Edoble’s hassaku marmalade making event was great fun. Hassaku is a citrus tree that I often see growing in older gardens in Tokyo. The tree is very robust, and the fruits bright orange and large starting in winter. Seeing them makes me feel like there’s a bit of Florida or Southern California in Tokyo. But everyone had told me that the fruit is inedible. Jess’ idea was to bring people together to harvest and prepare hassaku.

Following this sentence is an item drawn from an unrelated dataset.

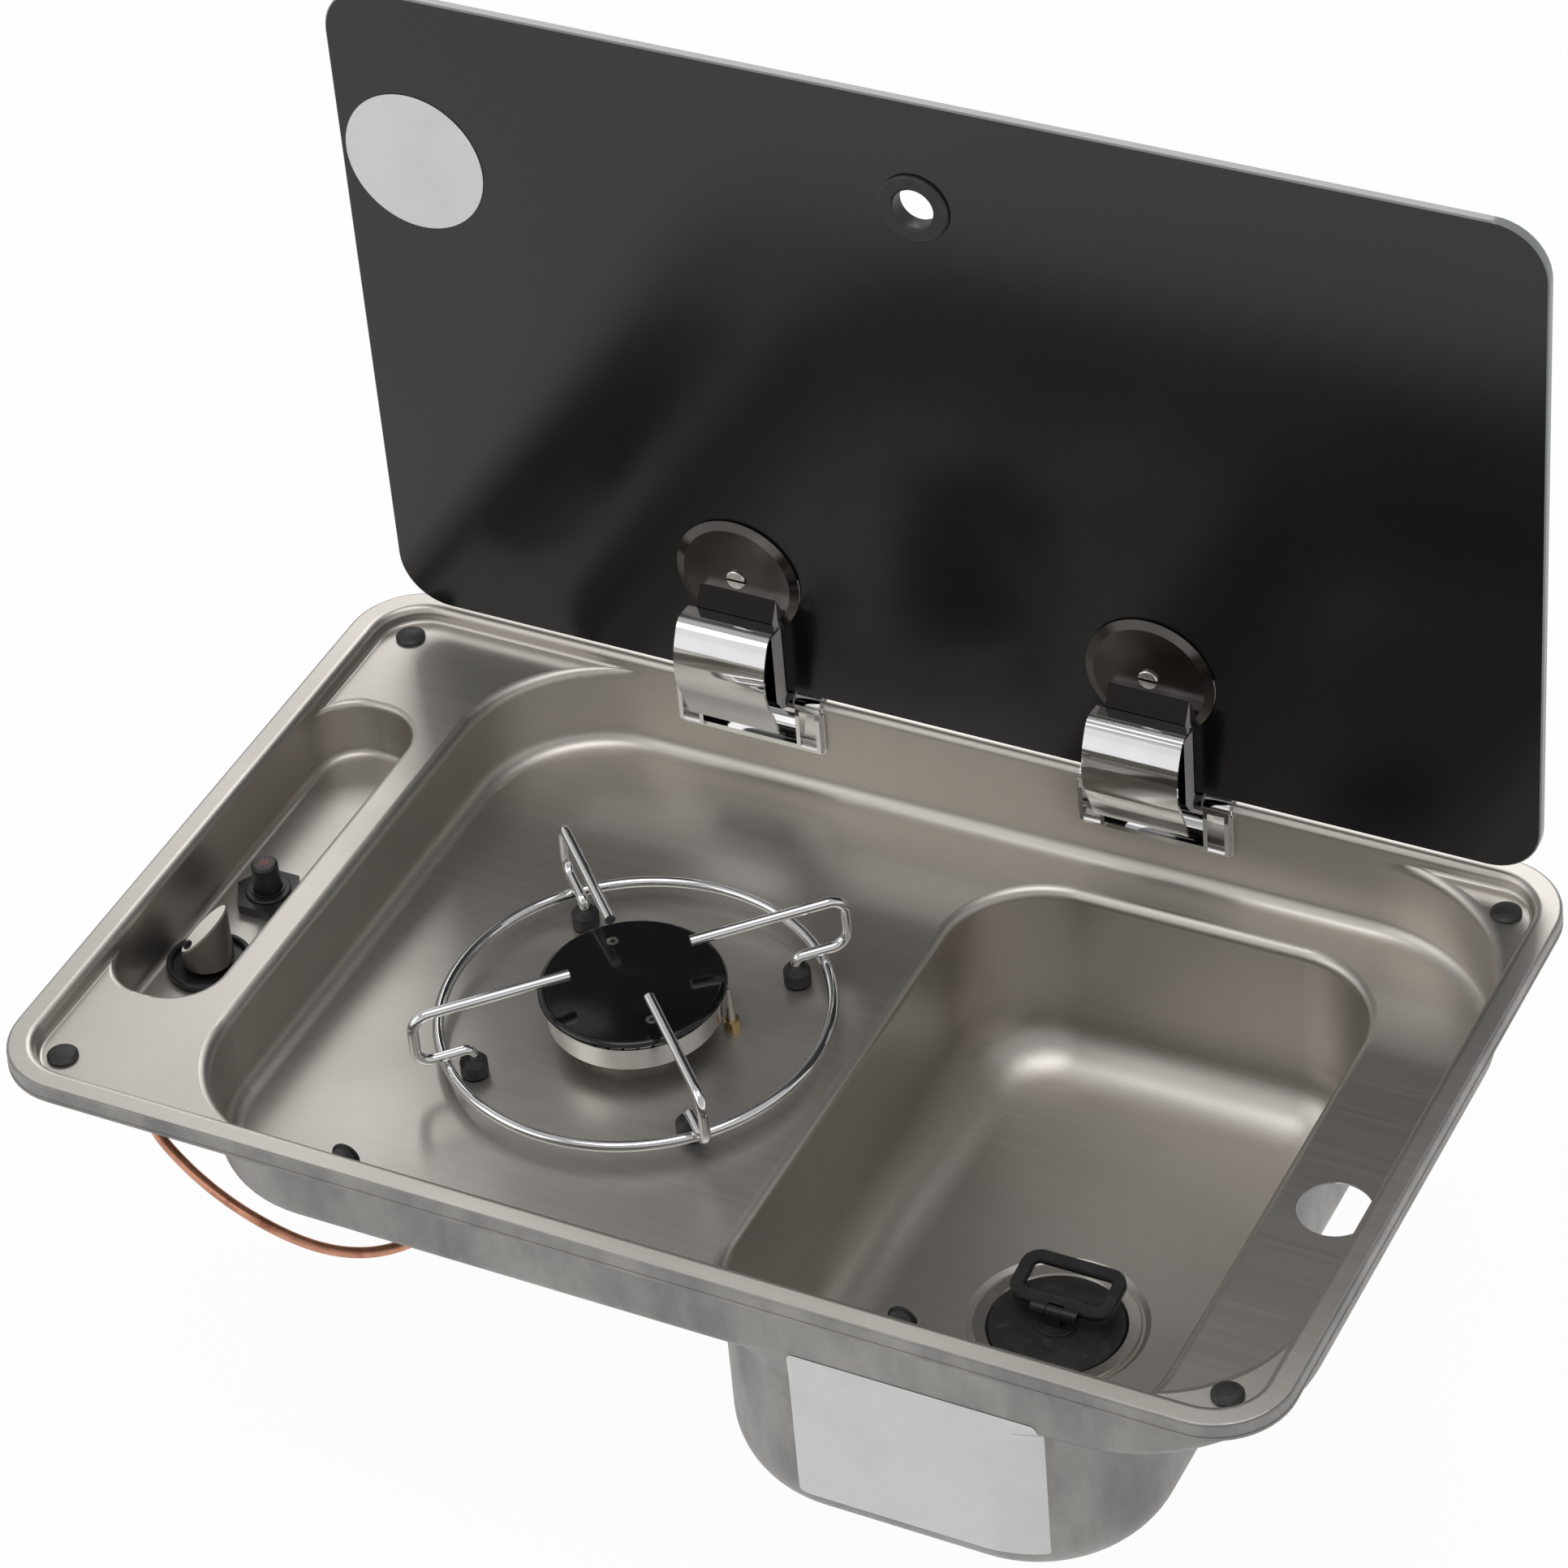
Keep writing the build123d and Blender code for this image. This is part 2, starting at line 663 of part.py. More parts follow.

It seems that if you pick the fruit at different times, the taste changes. Jess spotted mature hassaku trees in an abandoned city middle school near her house in south Nakano. She asked permission from the ward office to harvest the fruit in the spring, and several city workers unlocked the gate and joined her in collecting and sharing the fruit. That alone is pretty cool.

In June, Edoble hosted a marmalade party as a public event at a small space that is shared by the shoutengai association. On June 11, about twenty people very rapidly peeled the fruit, eliminated the membrane, put the seeds and membrane into a cheese cloth, and then boiled everything in four large pots. It was fun to see the amazing knife skills, particularly the older women and one young nursery school chef. We even got some help from some neighborhood kids.

The workshop was super-inspiring. It is great to realize how much food is growing in Tokyo, and that we can join with our neighbors in collecting and preparing super local food. Edoble’s accomplishment was in bringing together residents and local government, children and seniors, mostly Japanese and a few foreigners, mostly women and a few men.

Edoble reminds me that cities can grow a lot more of their own food, and that residents enjoy opportunities to work together and share food. Urban foraging is low cost and high return.